From what she says, however, the deeds to the house were never put in her name. I would have thought that the solicitor who arranged for the transfer of the property would have arranged for the registration of the deeds in my sisters name. Furthermore, to avoid problems down the line, surely the solicitor would have advised my parents to make wills ensuring that their other three children were provided for? This makes me question whether the property was in fact legally transferred to my sister. Is it possible for this to have happened without the deeds being registered in her name?

If it turns out that she is now the legal owner of the house and my siblings and I find ourselves at a financial disadvantage when our Father passes away, will it be possible for us to challenge the transfer of the house under Section 117 of the Succession Act?
 
Very sorry for your loss.

Its quite easy to find out - €40 (or thereabouts) to the PRAI will tell you all you need to know re family home & who owns it.
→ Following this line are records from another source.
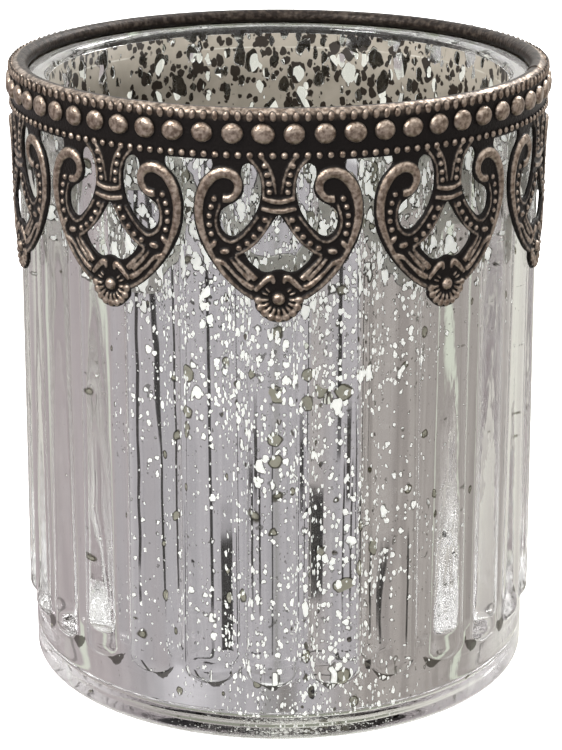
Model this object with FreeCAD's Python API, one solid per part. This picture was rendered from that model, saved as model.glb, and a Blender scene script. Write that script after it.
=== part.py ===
"""Ribbed glass tealight holder with a pierced and beaded metal collar.

All sizes are millimetres. +Z is up, the origin is the middle of the foot, and the
front of the holder, where one pendant hangs, faces -Y.
"""
import FreeCAD
import Part
import math
import os

# ---- overall -------------------------------------------------------------------
HEIGHT = 100.0              # foot to the top of the rolled rim
FRONT = -90.0               # direction of the front, degrees from +X

# ---- glass cup -----------------------------------------------------------------
FOOT_R = 41.0               # plain band under the ribs
FOOT_CORNER = 1.2           # rounding where the band meets the foot
RECESS_R = 33.0             # shallow hollow under the foot
RECESS_DEPTH = 0.4
SHOULDER_R = 40.4           # valley between ribs, near the lip
LIP_OUT_R = 39.9            # outside of the ground lip, inside the rolled rim
LIP_IN_R = 36.5             # mouth
LIP_Z = 97.8                # highest point of the lip
LIP_ROUND = 1.0
INNER_TOP_R = 36.4          # inside wall just under the lip
INNER_LOW_R = 35.6          # inside wall just above the floor
INNER_CORNER = 1.4
FLOOR_Z = 2.0               # top of the floor

RIB_COUNT = 26
RIB_PHASE = -1.5            # first rib from the front, degrees, positive to the right
RIB_CREST_LOW = 42.0        # crest radius near the foot
RIB_CREST_HIGH = 41.2       # crest radius under the collar
RIB_CURVE = 5.9             # radius of the round lobe
RIB_END_Z = 9.4             # lower tip of every rib
RIB_TOP_Z = 95.0
RIB_HALF_WIDTH = 3.5

# ---- silvering inside the cup --------------------------------------------------
FILM = 0.1                  # mirror film on the glass
PAINT = 0.1                 # backing paint on the film
FILM_TOP_Z = 96.5           # both stop short of the lip

# ---- collar --------------------------------------------------------------------
SHEET = 0.5                 # metal thickness
BAND_R = 42.2               # outside of the plain ground
BAND_LOW_Z = 92.4
ROLL_R = 1.3                # section radius of the rolled rim
ROLL_LIP_Z = 97.9           # where the roll comes down on the glass
SECTORS = 10                # one pendant in each

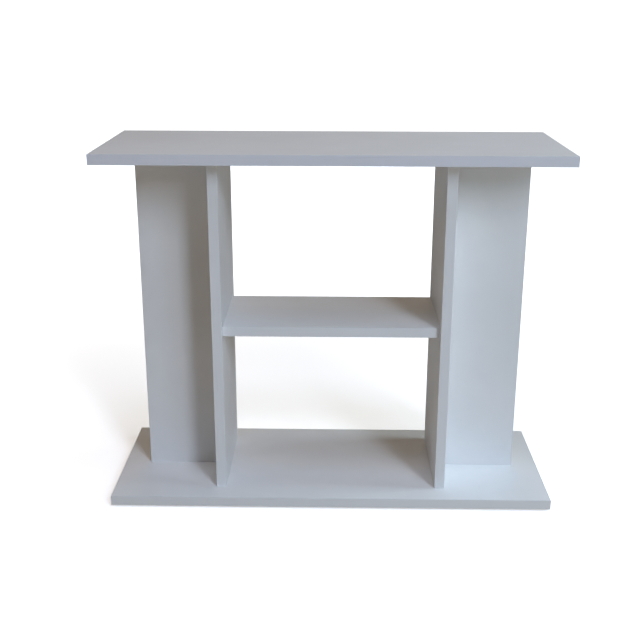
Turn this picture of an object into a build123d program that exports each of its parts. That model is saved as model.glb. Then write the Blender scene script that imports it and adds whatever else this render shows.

Edit to add: what your younger sibling did or didn't do isn't relevant. Stick to the facts & try not to let emotion cloud your judgement.
 
If the deeds to the house are not in her name then the house has not been signed over to her.

If neither of your parents has made a will then you will automatically inherit a quarter share each.

This is a personal minefield, made all the harder by your father's poor health.
 
Worth remembering that children have no automatic right to a share of their parents estate, unless you can show you were dependent on them and that proper provision was not made for you (under S117).
So if both your parents die intestate and the House was not actually signed over to your sister, then under the rules of Intestacy, all of you will share the assets equally.
 
What does your father want? He must love that ye are fighting over the inheritance in anticipation of his death.
 
stick to the facts is the best advice here. I have come across many assumed comments on what was supposed to have being done only to find out after death that it was not so. My only other advice to you is that when your father has passed that you find a reasoned and balanced approach to how all of you settled this as family falling out and regrets later are all too common. I would also suggest if your father is unwell that you do not burden him with this now
 
Thank you to those who have replied with helpful information and advice. Unfortunately, our father is too ill to say what he wants and we would not want to burden him with it in any case. We will sort it out among ourselves.